The model your team validated, tested, and integrated into your workflow can be changed without your consent. "Reasonable notice where practicable" is not a defined obligation. We have seen clients who built internal workflows calibrated to specific model behaviour find those workflows broken after a silent model update. If model consistency matters to you — for audit trails, regulatory evidence, or validated decision pipelines — you need a contractual right to receive advance notice of model changes and a right to continue using the previous model version for a defined transition period. This is negotiable. Insist on it.
Silent model updates can break validated workflows overnight
Clause 6: Data Portability and Exit [MEDIUM RISK]
"Upon termination, Customer may export Customer Data via the platform's standard export functionality within 30 days. Following this period, Vendor may delete Customer Data without further obligation."
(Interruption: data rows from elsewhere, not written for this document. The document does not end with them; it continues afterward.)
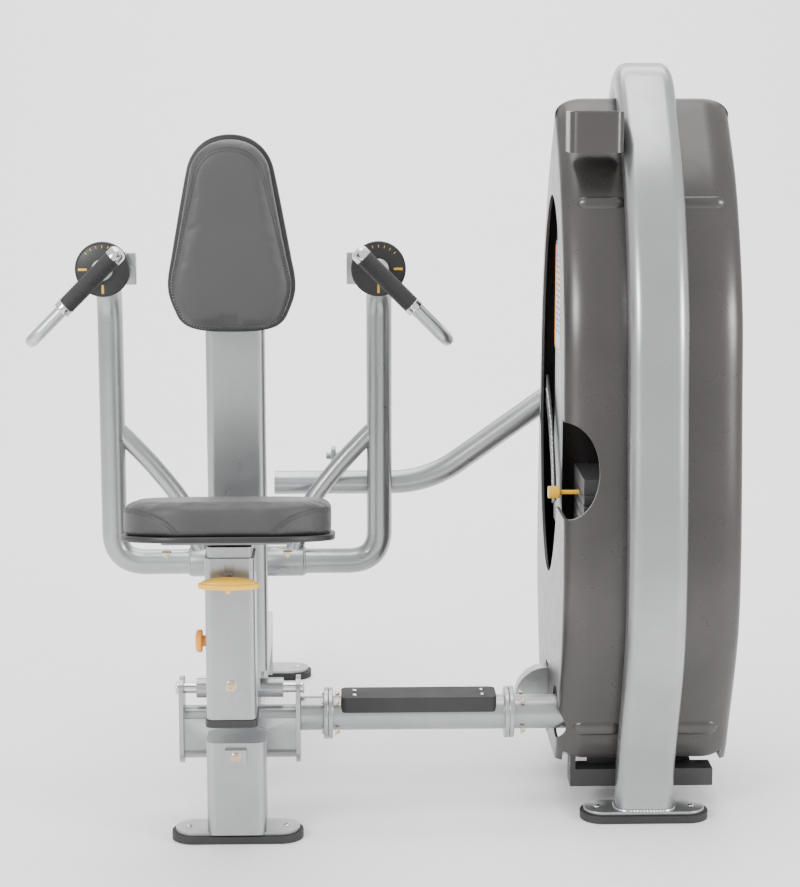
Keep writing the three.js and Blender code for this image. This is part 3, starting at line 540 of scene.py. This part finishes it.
def make_lips(shell):
    """Raised brow and lower lips on the shroud's front, either side of the arch."""
    tree = BVHTree.FromPolygons([v.co for v in shell.data.vertices],
                                [p.vertices for p in shell.data.polygons])

    def on_front(x, z):
        hit = tree.ray_cast(Vector((TOWER_X + x, -2, z)), Y)
        return hit[0]

    for label, z, tall in (("brow", 1.352, 0.016), ("lower", 0.205, 0.018)):
        for side, (start, end) in (("left", (-0.160, -0.055)), ("right", (0.055, 0.160))):
            path = [on_front(start + (end - start) * i / 24, z) for i in range(25)]
            path = [p + Y * 0.001 for p in path if p]
            ridge = sweep(path, lambda t: [(a, b * 0.5) for a, b in circle(tall * lip_taper(t), 20)],
                          side=Z)
            piece(f"{label}_lip_{side}", [ridge], CHARCOAL, "frame")


def lip_taper(t):
    return 0.25 + 0.75 * min(1.0, 6 * min(t, 1 - t)) ** 0.5


FACING_LEFT = Matrix(((0, 0, -1, 0), (-1, 0, 0, 0), (0, 1, 0, 0), (0, 0, 0, 1)))


def make_window_parts():
    """Numbers and ticks on the scale, and a plain printed placard."""
    low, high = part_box("weight_scale")
    face = low.x - 0.0006
    ticks, digits = [], []
    for i in range(20):
        t = i / 19
        y = high.y - 0.035 - (high.y - low.y - 0.075) * (2 * t - t * t)
        z = high.z - 0.035 - (high.z - low.z - 0.075) * t ** 1.25
        if i % 2 == 0:
            ticks.append(block(Vector((face, y + 0.020, z)), (0.0008, 0.012, 0.0022), 0.0002))
        curve = bpy.data.curves.new(f"number_{i}", "FONT")
        curve.body = str(15 * (i + 1))
        curve.size = 0.014
        curve.extrude = 0.0003
        text = bpy.data.objects.new(f"number_{i}", curve)
        text.matrix_world = Matrix.Translation((face, y + 0.010, z - 0.005)) @ FACING_LEFT
        SCENE.collection.objects.link(text)
        digits.append(text)
    piece("scale_ticks", ticks, PAPER, "frame")
    merge_text("scale_numbers", digits, PAPER)
    low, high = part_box("instruction_placard")
    face, size = low.x - 0.0006, high - low
    lines = [block(Vector((face, (low.y + high.y) / 2, high.z - 0.030 - 0.0135 * k)),
                   (0.0006, size.y * (0.62 if k % 4 else 0.40), 0.003), 0.0002) for k in range(14)]
    piece("placard_lines", lines, INK, "frame")
    rim = [Vector((face, (low.y + high.y) / 2 + a, (low.z + high.z) / 2 + b))
           for a, b in rounded(size.y - 0.010, size.z - 0.010, 0.012)]
    piece("placard_border", [sweep([*rim, rim[0]], circle(0.0012, 8))], ORANGE, "frame")


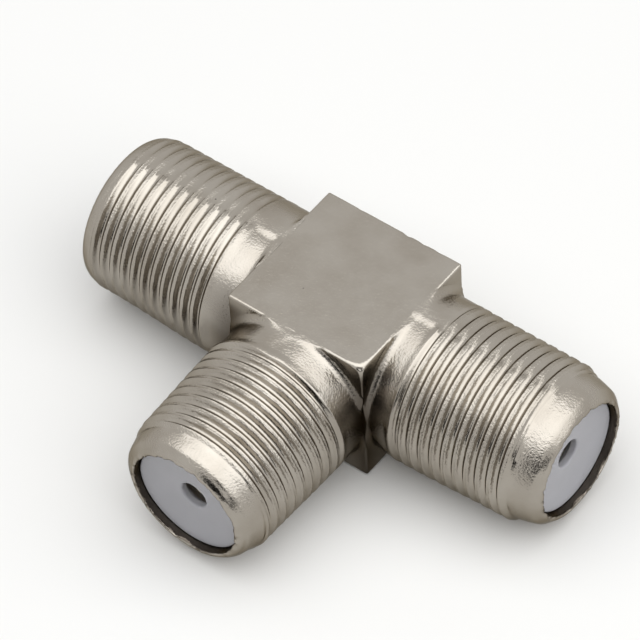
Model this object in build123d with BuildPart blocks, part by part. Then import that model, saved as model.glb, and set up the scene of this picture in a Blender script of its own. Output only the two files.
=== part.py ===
from build123d import *
import os

os.makedirs("parts", exist_ok=True)

# Coaxial tee splitter: one cast, nickel plated body with three threaded F ports. Inside it are
# three insulators and the two spring contacts that join the centre conductors.
# Millimetres, +Z up. The two run ports lie along X, the branch port points to -Y.
# The origin is on the block's flat underside, below the point where the port axes cross.

# Port thread, 3/8-32 UNEF, modelled as rings at the true pitch and depth
thread_major_d = 9.5
thread_pitch = 25.4 / 32
thread_depth = 0.46

# Distance from the crossing of the axes to each rim
run_reach = 15.8
branch_reach = 15.0

# Block in the middle of the casting, its front and back measured from the run axis
block_width = 9.2
block_front = 4.78
block_back = 4.46
block_height = 9.3
block_edge = 0.2

# Plain necks between block and thread; each port has as many grooves as leave this much neck
neck_d = 9.4
shortest_neck = 1.7

# Nose in front of the thread, domed and rolled in to a thin rim; the left port has almost no
# straight part there, so its thread runs further out
nose_root_d = 8.84
nose_straight = 0.8
left_nose_straight = 0.05
dome_length = 1.0
dome_mid_d = 8.52
dome_mid_back = 0.47
rim_outer_d = 7.84

# Stepped bore of each port, its depth measured from the rim
mouth_d = 6.94
mouth_depth = 6.6
core_bore_d = 4.8

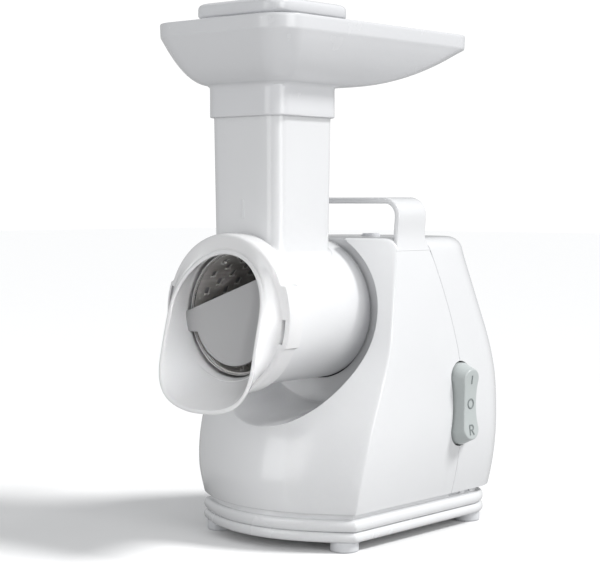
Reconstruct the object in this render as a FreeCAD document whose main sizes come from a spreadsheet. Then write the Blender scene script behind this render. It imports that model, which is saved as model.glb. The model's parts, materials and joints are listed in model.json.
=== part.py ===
import FreeCAD, Part
import math
import os
import re

import Sketcher
from FreeCAD import Placement, Rotation, Vector

# Electric meat grinder with a drum-grater head, in millimetres.
# +Z is up, the outlet faces -Y and the rocker switch is on the +X side. The pieces
# are drawn about the machine's middle plane at X = 0; the export moves them all by
# centre_shift, so that the origin is on the table under the middle of the box that
# holds the machine and its switch.

SIZES = {
    "centre_shift": 4.5,
    # drive axes
    "axis_height": 148.0,
    "shaft_radius": 6.0,
    "running_gap": 0.05,
    "slip_gap": 0.4,
    # body shell
    "body_half_width": 72.4,
    "bottom_tuck": 8.0,
    "top_tuck": 13.4,
    "body_bottom": 24.0,
    "top_over_axis": 46.0,
    "front_edge": -51.7,
    "top_front_lean": 49.0,
    "front_bow": 24.0,
    "body_rear": 122.0,
    "top_rear_lean": 27.5,
    "rear_bow": 5.0,
    "rear_corner": 35.0,
    "shell_wall": 2.8,
    "top_edge_radius": 8.0,
    "seam_low": 50.0,
    "seam_high": 27.6,
    "panel_gap": 0.4,
    # handle arch
    "handle_rise": 26.0,
    "handle_strap": 4.0,
    "handle_corner": 12.0,
    "handle_spread": 1.0,
    # base
    "base_inset": 6.9,
    "bead_low": 6.5,
    "bead_thickness": 6.2,
    "bead_gap": 0.4,
    "frame_bead_thickness": 7.4,
    "neck_inset": 4.5,
    "base_wall": 7.0,
    "foot_radius": 9.0,
    "foot_inset": 12.5,
    "foot_front": -48.0,
    "foot_rear_inset": 25.0,
    "base_screw_radius": 1.7,
    # dish round the head
    "dish_margin": 11.5,
    "dish_drop": 5.5,
    "dish_floor": -11.0,
    "dish_flare": 8.0,
    "dish_reach": 45.0,
    # head
    "head_clearance": 2.8,
    "head_wall": 3.5,
    "head_front": -96.5,
    "spigot_step": 9.1,
    "spigot_length": 10.0,
    "lug_height": 3.0,
    "lug_width": 12.0,
    "socket_wall": 3.0,
    "twist": 40.0,
    "screw_head": 2.0,
    "tube_centre": -55.8,
    "tube_width": 57.0,
    "tube_depth": 55.2,
    "tube_taper": 1.6,
    "tube_corner": 9.0,
    "tube_wall": 2.8,
    "tube_rise": 138.0,
    # hopper tray
    "collar_grow": 2.3,
    "collar_lap": 16.0,
    "collar_lip": 4.0,
    "tray_half_width": 57.0,
    "tray_front": -110.5,
    "tray_rear": 87.5,
    "tray_corner": 20.0,
    "bowl_depth": 29.5,
    "tray_rim": 9.0,
    "tray_wall": 2.6,
    # pusher
    "pusher_gap": 1.3,
    "pusher_wall": 2.4,
    "pusher_reach": 52.0,
    "pusher_stand": 12.5,
    "pusher_cap_half": 36.5,
    "pusher_cap_corner": 11.0,
    "pusher_cap_thickness": 9.0,
    "stop_flange": 2.6,
    # drum
    "drum_radius": 37.8,
    "drum_sheet": 0.9,
    "drum_front": -88.5,
    "drum_rear": -22.0,
    "drum_rim_grow": 1.4,
    "hole_size": 4.2,
    "hole_pitch": 8.6,
    "hub_boss": 12.0,
    "drive_square": 10.0,
    # outlet cap
    "cap_overhang": 4.3,
    "cap_skirt": 14.0,
    "cap_face": -100.0,
    "mouth_step": 1.0,
    "mouth_drop": 56.5,
    "mouth_corner": 19.0,
    "lip_reach": -121.5,
    "lip_wall": 3.0,
    "cap_lug": 2.2,
    "ear_reach": 2.4,
    "ear_half_height": 19.0,
    "ear_slot_width": 2.4,
    "ear_slot_depth": 4.5,
    "ear_slot_sweep": 18.0,
    "ear_slot_turn": 1.5,
    "baffle_inset": 5.2,
    "baffle_thickness": 2.2,
    # rocker switch
    "switch_height": 84.5,
    "rocker_length": 54.0,
    "rocker_width": 20.0,
    "rocker_proud": 9.4,
    "rocker_waist": 1.6,
    "rocker_draft": 1.5,
    "rocker_end_draft": 3.5,
    "rocker_scoop": 2.2,
    "rocker_gap": 1.2,
    # gear train
    "module_slow": 1.25,
    "module_fast": 0.8,
    "teeth_output": 56,
    "teeth_pinion": 14,
    "teeth_wheel": 60,
    "teeth_motor": 12,
    "backlash": 0.16,
    "slow_face": 12.0,
    "fast_face": 7.0,
    "gearbox_front": 2.0,
    "gearbox_wall": 3.0,
    "gear_clearance": 1.8,
    "countershaft_radius": 3.0,
    # motor
    "rotor_shaft_radius": 3.5,
    "rotor_radius": 17.0,
    "air_gap": 0.6,
    "stator_width": 58.0,
    "stator_height": 62.0,
    "fan_radius": 27.0,
    "commutator_radius": 10.5,
    "bearing_radius": 11.0,
    "motor_rear_gap": 8.0,
    # release button
    "button_radius": 6.5,
    "button_y": 45.0,
    "spring_wire": 0.6,
    # cord inlet
    "gland_radius": 7.0,
    "gland_height": 42.0,
}

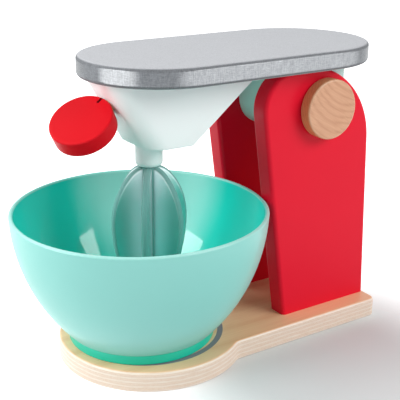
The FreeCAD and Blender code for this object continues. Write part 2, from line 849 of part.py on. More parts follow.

Your exit window is 30 days, after which your data is gone. If the termination is adversarial — a dispute, a vendor bankruptcy, a unilateral price increase that forces you out — you may have 30 days to reconstruct years of operational data. Establish a regular data export protocol now, regardless of whether you plan to terminate. Treat your AI platform data the same way you treat any critical operational data: back it up independently and on your terms.
Clause 7: Regulatory Compliance Allocation [HIGH RISK]
"Customer is solely responsible for ensuring that its use of the Service complies with all applicable laws, regulations, and regulatory guidance, including but not limited to the EU AI Act, GDPR, and sector-specific requirements."
The EU AI Act creates obligations for both AI providers and AI deployers. Many SMBs assume their vendor handles regulatory compliance. This clause makes explicit that they do not. You are the deployer. The classification of the AI system as limited, general purpose, or high-risk is your obligation to determine. The conformity assessment, the documentation requirements, the human oversight mechanisms — these are your responsibility. Your vendor will sell you a platform. They will not file your EU AI Act compliance documentation. Build this into your AI governance framework now, before you need it.
What to Do Before You Sign
You will not remove these clauses. The vendors are too large, the market too concentrated, and the leverage too asymmetric. What you can do is know exactly what you are agreeing to and build internal governance that addresses each risk directly.
The practical checklist: Opt out of training data provisions immediately. Map the gap between the liability cap and your realistic exposure. Establish an independent data export schedule. Build output validation protocols that create an audit trail. Negotiate model change notice rights on any enterprise contract. And assign someone internally to own EU AI Act deployer obligations — because your vendor won't.
None of this is particularly complex. All of it is routinely overlooked by SMBs who assume that a credible vendor means a safe contract. The vendor's credibility is about the product. The contract is about risk allocation. These are different things.
The contract is not where the risk lives. The risk lives in the gap between what your team thinks the contract says and what it actually says. Close that gap before you deploy.